Dutch music maestro Brueggen dies at 79

AFP, Wednesday 13 Aug 2014

Dutch conductor Frans Brueggen, a musician once recognised as one of the world's finest recorder players, has died at his Amsterdam home, his orchestra announced on Wednesday. He was 79.

The Orchestra of the Eighteenth Century did not release a statement, but posted a black-and-white photograph of their founding conductor hunched over sheet music, simply stating: Frans Brueggen, Oct 30 1934 - Aug 13 2014.

Dutch media said the famous conductor had been battling an unknown illness "for some time."

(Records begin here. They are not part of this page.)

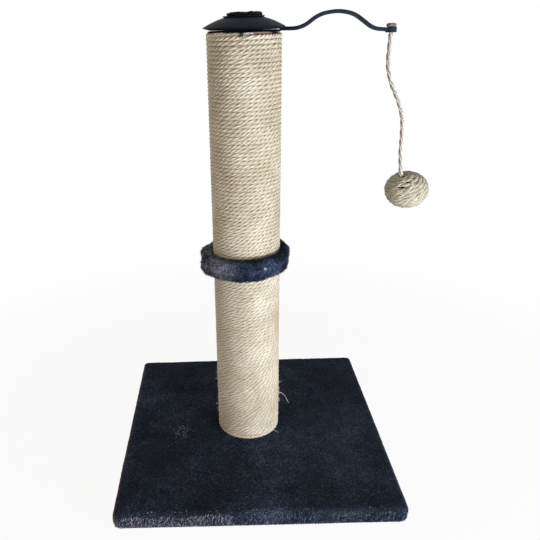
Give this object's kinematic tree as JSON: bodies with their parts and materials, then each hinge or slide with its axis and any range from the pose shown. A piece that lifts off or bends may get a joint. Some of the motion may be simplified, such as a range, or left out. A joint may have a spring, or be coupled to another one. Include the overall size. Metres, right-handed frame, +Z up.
{
  "type": "cat scratching post",
  "caption": "Rope-wound scratching post on a square plush base, with a plush ring and a swivelling cap whose arm hangs a rope ball on a cord.",
  "frame": {"origin": "on the post's axis, at the underside of the base where it stands on the floor", "axes": "+Z up along the post, +X towards the toy arm as pictured, +Y away from the viewer"},
  "size_m": [0.3922, 0.35, 0.5615],
  "materials": {
    "board": "sawn board",
    "navy_plush": "short pile plush",
    "grey_plush": "brushed pile plush",
    "black_plush": "plush",
    "sisal": "three-strand laid sisal rope",
    "black_plastic": "satin",
    "ball_plastic": "matt",
    "core_card": "spiral-wound card",
    "steel": "zinc plated"
  },
  "bodies": {
    "stand": {"base_board": "board", "base_cover": "navy_plush", "cover_staples": "steel", "post_washer": "steel", "post_bolt": "steel", "post_tube": "core_card", "tube_plug_lower": "board", "tube_plug_upper": "board", "t_nut_lower": "steel", "t_nut_upper": "steel", "plug_nails_lower": "steel", "plug_nails_upper": "steel", "sisal_winding_1": "sisal", "sisal_winding_2": "sisal", "sisal_winding_3": "sisal", "sisal_winding_4": "sisal", "sisal_winding_5": "sisal", "rope_staples": "steel", "plush_ring": "grey_plush", "top_pad": "black_plush", "pivot_washer": "steel", "pivot_bolt": "steel"},
    "arm": {"swivel_arm": "black_plastic", "cap_disc": "black_plastic", "cap_plush": "black_plush"},
    "knot": {"cord_knot": "sisal"},
    "cord": {"toy_cord": "sisal", "cord_end_knot": "sisal"},
    "ball": {"ball_core": "ball_plastic", "ball_rope": "sisal"}
  },
  "joints": [
    {"name": "arm_swivel", "type": "hinge", "parent": "stand", "child": "arm", "pos_m": [0, 0, 0.541], "axis": [0, 0, 1], "continuous": true},
    {"name": "knot_turn", "type": "hinge", "parent": "arm", "child": "knot", "pos_m": [0.1626, 0, 0.5343], "axis": [0, 0, 1], "range_deg": [-90, 90]},
    {"name": "cord_swing", "type": "hinge", "parent": "knot", "child": "cord", "pos_m": [0.1626, 0, 0.5343], "axis": [0, -1, 0], "range_deg": [-38, 70]},
    {"name": "ball_spin", "type": "hinge", "parent": "cord", "child": "ball", "pos_m": [0.188, -0.0064, 0.3685], "axis": [0.2266, 0.0906, -0.9698], "range_deg": [-180, 180]}
  ]
}
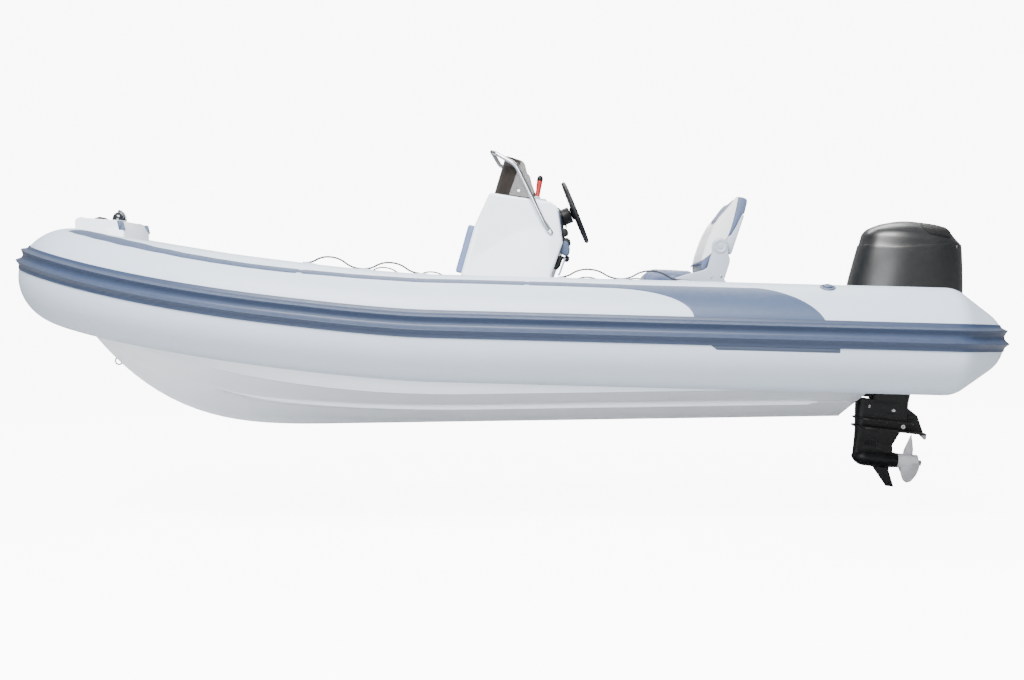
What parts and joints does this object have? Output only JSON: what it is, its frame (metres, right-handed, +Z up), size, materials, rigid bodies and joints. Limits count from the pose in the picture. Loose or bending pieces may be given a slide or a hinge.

Brueggen was best known for forming the orchestra in 1981, which specialises in playing 18th and early 19th-century classical music on instruments from the time or replicas.

Brueggen was also "once regarded as one of the world's finest recorder players," according to the Bach Cantatas website and has worked his whole life to shed its image as being a child's instrument.

He and his orchestra performed Beethoven's complete symphonies, but also works by Bach, Purcell, Mozart, Schubert, Mendelssohn, Chopin, Haydn and Rameau.

He was considered a pioneer of the study of original scores and other historical sources to best understand the composers whose music he played, Dutch public television NOS said.

Born in Amsterdam, Brueggen studied the recorder and flute in the Dutch capital, before being appointed as professor at the Royal Conservatoire in The Hague at age 21.

He later held the position of Erasmus Professor at Harvard University and Regents' Professor at Berkeley University, according to the Bach Cantatas website.

Brueggen also conducted other ensembles across Europe including the Paris Orchestra and the London Orchestra of the Age of Enlightenment.

Composed of 55 musicians from over 20 countries, the Orchestra of the Eighteenth Century get together five times a year to conduct tours.